If you practice catch and release fishing, here are some helpful tips that will allow you the greatest chance of catching that same fish time and time again.
Gear to minimise harm to the fish
Using methods and rigs that increase the chance a fish will be hooked in the mouth rather than gut hooked.
Barbless or reduced-barb hooks to reduce hook damage and handling time while removing hooks. Alternatively the barbs of hooks can be flattened with pliers.
Circle hooks (especially non-offset circle hooks): the point is turned perpendicularly back to the hook shank to form a generally circular, or oval, shape. Circle hooks have the benefit of a >90% rate of mouth hooking and reduced rates of gut hooking, they improve hook-up and landing rates, and when using circle hooks, strike time is not as important.
When using circle hooks here are a few tips to remember:
Only lightly hook the bait so that the point and barb are exposed or “bridle” the bait
You don’t need to strike, often the fish will hook itself
Needle-nosed pliers are a great help when unhooking a fish
Handling the fish
Do not use nets with knots which remove protective mucus and scales, instead use a wide mesh and soft-material net to land fish.
Ideally fish should be left in the water and unhooked there or if taken out of the water, should be returned to the water as soon as possible.
Use wet hands or a wet cloth to protect the mucus on the fish’s skin. Removal of this mucus decreases the ability of the fish to osmoregulate, decreases physical and chemical protection and decreases its ability to move through the water with ease.
Do not place fish on hot or dry surfaces such as metal surfaces that have been exposed to the sun.

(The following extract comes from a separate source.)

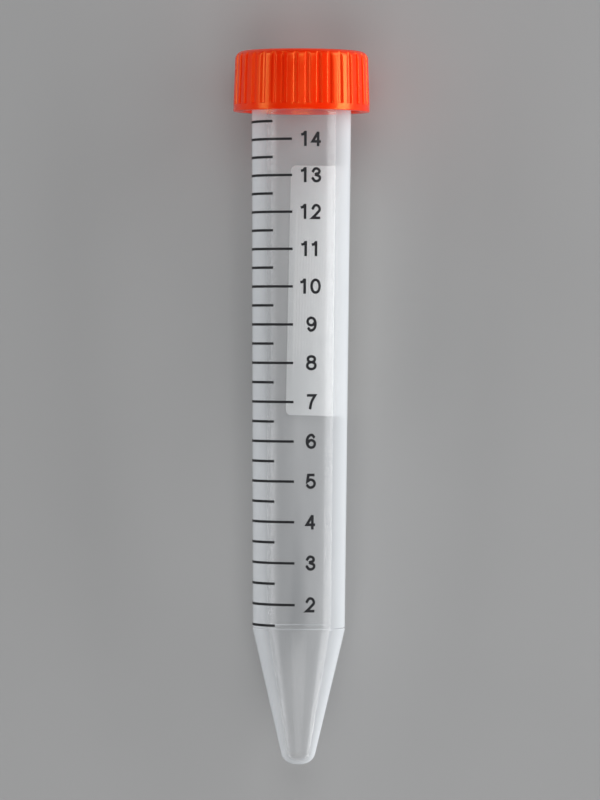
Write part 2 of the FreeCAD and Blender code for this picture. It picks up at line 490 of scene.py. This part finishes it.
cap = draw_section("cap_moulding", cap_outline())
slice_angle = math.tau / FLUTE_COUNT
bpy.ops.mesh.spin(steps=FLUTE_COLUMNS, angle=slice_angle, center=(0, 0, 0), axis=(0, 0, 1))
bpy.ops.mesh.select_all(action="SELECT")
bpy.ops.mesh.remove_doubles(threshold=1e-6)


def press_flute(piece):
    """Presses the slice's flute: each row's points go in to the groove's depth, by column."""
    edit = bmesh.from_edit_mesh(piece.data)
    rows = {}
    angles = {}
    for point in edit.verts:
        height, radius = point.co.z, point.co.xy.length
        above_band = height > BAND_HEIGHT + 0.02 * MM
        past_top = radius > skirt_radius(CAP_HEIGHT) - CAP_EDGE_ROUND
        outside = radius > SKIRT_INSIDE + 0.01 * MM or height > SEAT_HEIGHT + 0.3 * MM
        if above_band and past_top and outside:
            row = (round(height / MM, 4), round(radius / MM, 4))
            rows.setdefault(row, []).append(point)
            angles[point.index] = math.atan2(point.co.y, point.co.x)
    middle = (min(angles.values()) + max(angles.values())) / 2
    column = slice_angle / FLUTE_COLUMNS
    for (height, radius), points in rows.items():
        for columns_away, depth in enumerate(FLUTE_DEPTHS):
            shrink = (skirt_radius(height * MM) - depth) / (radius * MM)
            if shrink >= 1:
                continue
            bpy.ops.mesh.select_all(action="DESELECT")
            for point in points:
                if round(abs(angles[point.index] - middle) / column) == columns_away:
                    point.select_set(True)
            bmesh.update_edit_mesh(piece.data)
            bpy.ops.transform.resize(value=(shrink, shrink, 1), center_override=(0, 0, 0))


bpy.ops.mesh.select_mode(type="VERT")
press_flute(cap)
bpy.ops.mesh.select_all(action="SELECT")
bpy.ops.mesh.spin(
    steps=FLUTE_COUNT - 1,
    dupli=True,
    angle=math.tau - slice_angle,
    center=(0, 0, 0),
    axis=(0, 0, 1),
)
close_seams()

cap_thread = wind_thread(
    "cap_thread",
    [
        (CAP_THREAD_ROOT, CAP_THREAD_START - CAP_THREAD_FOOT_HALF),
        (CAP_THREAD_CREST, CAP_THREAD_START - CAP_THREAD_CREST_HALF),
        (CAP_THREAD_CREST, CAP_THREAD_START + CAP_THREAD_CREST_HALF),
        (CAP_THREAD_ROOT, CAP_THREAD_START + CAP_THREAD_FOOT_HALF),
    ],
    CAP_THREAD_ROOT,
)
join_moulding(cap, cap_thread)
smooth(cap)
cap.data.transform(Matrix.Translation((0, 0, CAP_BASE)))
lay_down(cap)
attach(cap, "cap_body")
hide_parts("screw_cap")


def orange_polyethylene():
    """Glossy orange plastic that light enters a little way."""
    material, tree, surface, place = new_material("orange_polyethylene")
    clouds = noise(tree, place, 5 * MM)
    orange = surface.inputs["Base Color"]
    shade_between(tree, clouds, (0.97, 0.016, 0.0002), (0.99, 0.023, 0.0004), orange)
    vary(tree, clouds, 0.22, 0.28, surface.inputs["Roughness"])
    relief(tree, noise(tree, place, 0.35 * MM), 0.004 * MM, surface)
    surface.inputs["IOR"].default_value = 1.65
    surface.inputs["Specular IOR Level"].default_value = 0.8
    surface.inputs["Specular Tint"].default_value = (1.0, 0.60, 0.12, 1)
    surface.inputs["Subsurface Weight"].default_value = 0.4
    surface.inputs["Subsurface Radius"].default_value = (1.0, 0.10, 0.03)
    surface.inputs["Subsurface Scale"].default_value = 1.5 * MM
    return material


cap.data.materials.append(orange_polyethylene())


# ---------------------------------------------------------------------------------------------
# The graduations. Black ink printed on the outside of the wall: a long line at every millilitre
# and a short one between, from 1.5 ml above the shoulder to 14.5 ml under the cap. Their heights
# follow from the bore, and each is one thin layer of ink that hugs the wall.
# ---------------------------------------------------------------------------------------------

INK_THICKNESS = 0.04 * MM
INK_CLEARANCE = 0.012 * MM        # between the ink and the wall's flat facets
STRIP_WIDTH = 0.5 * MM            # of the flat strips that follow the round wall
LINE_WEIGHT = 0.42 * MM
LINE_START = -92.0                # degrees round the wall from the front, to the left
LONG_LINE = 11.85 * MM
SHORT_LINE = 8.3 * MM
FIRST_LINE_HEIGHT = 23.7 * MM
FIRST_LINE_ML = 1.5
PRINTED_MILLILITRE = 996.5 * MM ** 3   # the print runs a little short of the true volume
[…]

Use long-nosed or needle-nosed pliers to increase the efficiency of hook removal.
If a fish is deep-hooked or gut-hooked do not remove the hook, instead cut the line as close as possible to the fish’s mouth. Studies have shown this method increases the survival of some species of fish by more than 70% and most fish shed these hooks within a few weeks of being hooked.
Ensure invertebrates are untangled before removing them from gear and avoid contact with fragile antennae.
When weighing fish do not use grips with inbuilt scales as holding fish vertically can break bones in their jaw and cause the separation of spinal vertebrae. Measuring the length of a fish is preferable to weighing, but if you must weigh a fish, try to use a sling to support the fish horizontally.
When holding fish, hold them horizontally and provide as much support as possible for the entire body.
Releasing the fish
If fish appear exhausted upon returning to the water (struggling to swim or remain upright), ‘swim’ them before release by pushing the fish backwards and forwards through the water or holding it into the current to increase water flow over its gills. Continue this until the fish starts to show signs of recovery.
Species such as the popular dhufish, breaksea cod, baldchin groper and pink snapper are generally caught at depths greater than 20m and as a result, can suffer barotrauma when brought to the surface. This results from the rapid expansion of gases in the swim bladder which puts pressure on internal organs and greatly reduces survival after release. Evidence of barotrauma includes an inflated abdomen, bulging eyes or stomach protruding from the mouth. Sometimes however, there is no evidence where the swim bladder may have burst.
Regardless of whether it shows signs of barotrauma, the best way to release a fish that has been caught at depths greater than 20m is to use a release weight to greatly increase the chance of survival after release. Release weights are available from tackle stores and more information on their use can be found in Recfishwest’s Release Weight publication.
Don’t forget to check if you need a WA fishing licence before heading out.